Tuesday, November 07, 2006

i do other things, too

I know I've probably complained about this to everybody who might possibly be reading this, but god, I'm so sick of having the same conversations over and over. As soon as somebody finds out I'm a musician, it's either a rambling soliloquy about how they played the tuba in elementary school or the same damn string of questions that I always get.
"Is that a violin/instrument/keyboard?"
"How long have you played?"
"Are you, like, a professional?"
"Do you play in the CSO?"
I had both of my least favorite conversations with some talkitive guy on the bus today, and also at a bar last night. I'm just so sick of talking about it. I remember in high school refusing to write personal essays or give class presentations about music because even then I was tired of that being all people saw me as. Because this is what I do, it is utterly mundane to me, but unfortunately it's fascinating to everybody else. And I should be glad that people are so interested, but dang, sometimes I'd rather talk about literature or food or something.
Okay, rant over.


Tania said...

Ammie, I feel exactly the same about linguistics! You put it very well. I can't stand the conversations when someone finds out what I do, it's so bad I want to lie about it sometimes just to avoid the banality.
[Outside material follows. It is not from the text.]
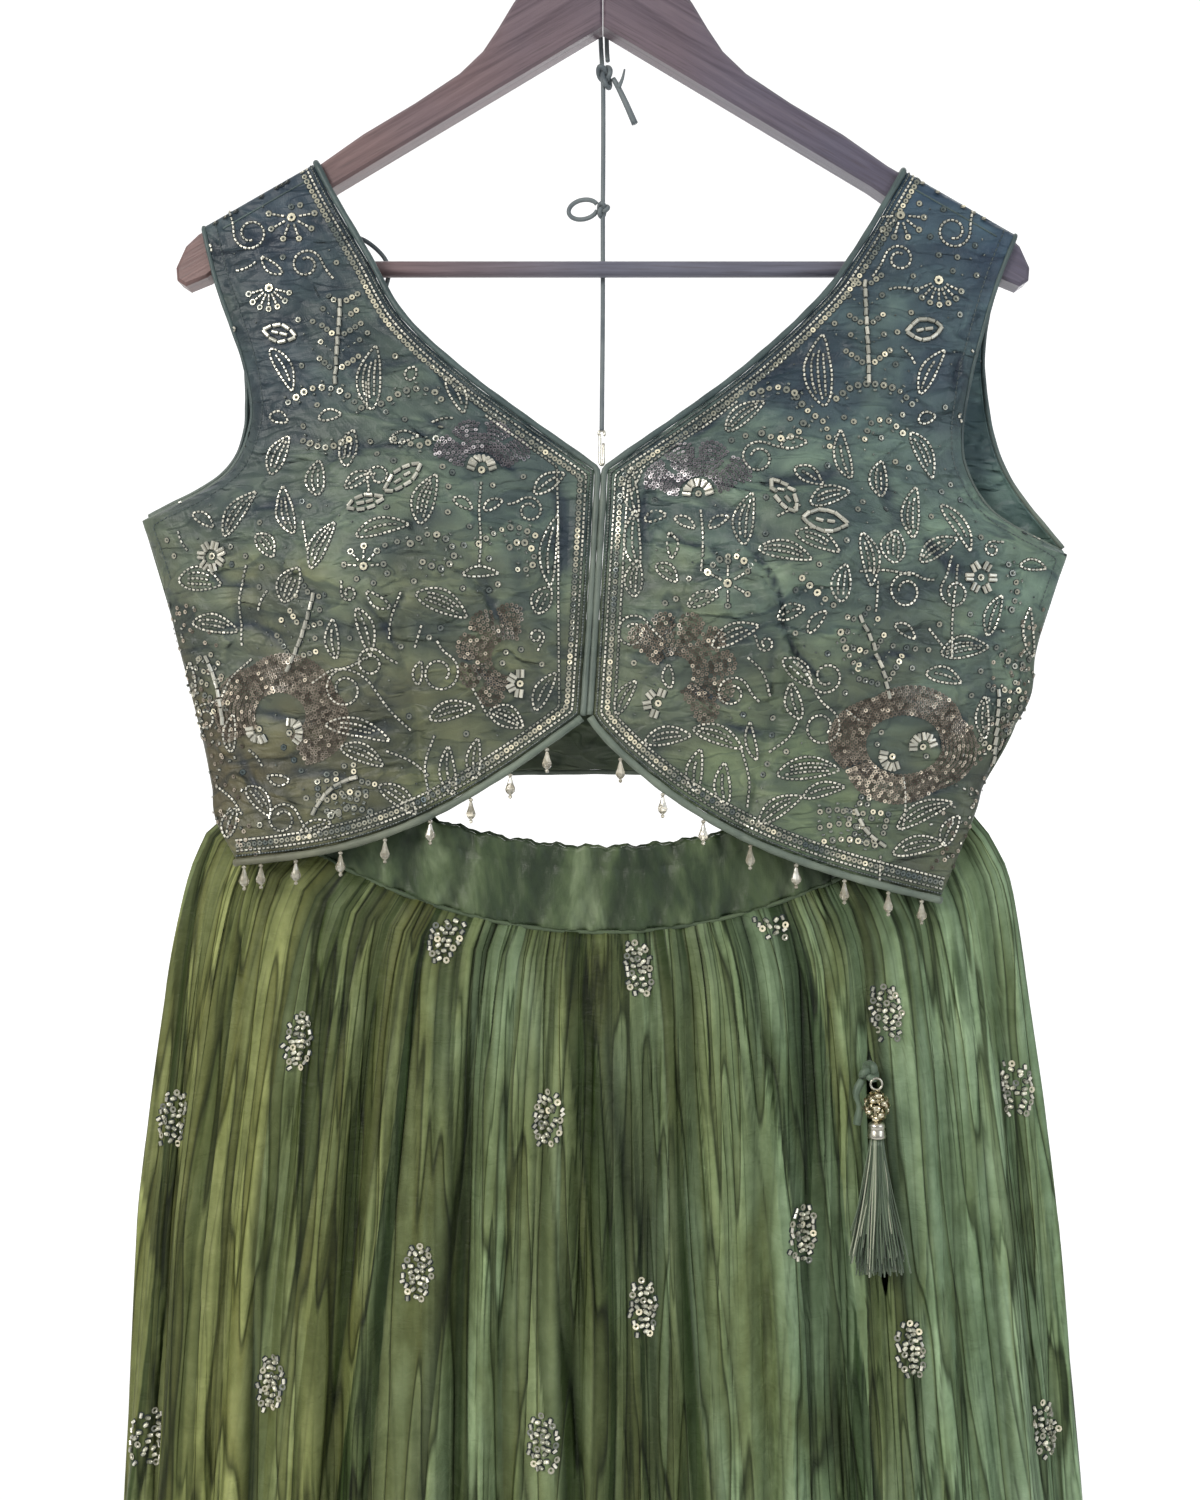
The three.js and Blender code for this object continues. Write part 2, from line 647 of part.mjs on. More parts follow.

The other day at Kinko's some guy started up a conversation about it and then he had to show me how amazing it is that "mantra" and "mental" are similar in meaning. They're from the same language family, jerk.

erica said...

OMG! this is funny. so i just read this entry to lauren, who is sitting next to me, and then she said "oh my god! the same thing happened to jesse the other day at kinko's!" and as she proceeded to tell the story, i read this comment about the same story...
and then, we compared notes on michael-from-tree-of-life (the kinko's mantra guy), and i came to the conclusion that he is the same michael who, exactly a year and 2 days ago, approached me and jeff at the summit of mt. wrightson, which did not, as we'd discovered, have a functional trail to the top at the time, and invited us to the thanksgiving dinner at tree of life (which he was making flyers for when you saw him), and proceeded to tell us all about alaska, where he's never been. he was barefoot, which confused me, having just hiked 5 hours on rocks and cactus straight up a mountain...but yes, he and others are dumb, thought cutely passionate...
erica is done talking now.

ammie said...

Wow, I'm glad everybody liked this post so much! I've had four people discuss it with me now, and probably only like 6 people read this total. Anyway, I was laughing the other night because Inga Muscio writes that she studies terminology from other professions so she doesn't have to try and explain to clueless people about her writing. She just pretends she's a welder or whatever. That won't work for me (my viola case inspires most of my conversations), but all you less-visibly-employed people could take advantage :-)

Lauren said...

i get the same reaction with my writing. and it's not that writing is mundane to me and fascinating to to others. it's more like writing is exciting to me and everyone else is CLUELESS about it. they'll ask,
"do you write sonnets and stuff"
"does your poetry rhyme?"
"Oh i was published once." (cue 10 minute long story about how they have "an agent" and a novel coming out and they were published in one of those big Vanity books that makes you pay to get into them)
"are you going to write bestselling romance novels?"

ammie said...

>it's not that writing is mundane to me and fascinating to to others. it's more like writing is exciting to me and everyone else is CLUELESS about it.

That's a great way of putting it! I guess that most of what bothers me about my exchanges is that people ask the same questions and all of them are boring to answer or just dumb. I like talking about music but not, you know, how long I've been playing or (god help me) what the difference between a violin and viola is.
I wonder, though, how differently people relate to writing and music as professions. I read something by an author (can't remember who) saying the she had a hard time convincing people that writing was hard because they seemed to feel it was just kind of like talking but written down. They didn't see the skill. But with music, I think people have all these visions of poor little Beethoven being forced to practice all night or something. It's so far out of their range of skill and they know it, so there's this weird awe factor.
So when I say music is mundane to me, I guess I more mean that it's not super exciting to me that I can play as well as I do anymore. The act of playing is still generally enjoyable, but the day-to-day part is just kind of life. But I think you're just less dissillusioned about writing than I am about music, so yay for you!
These comments are getting out of control.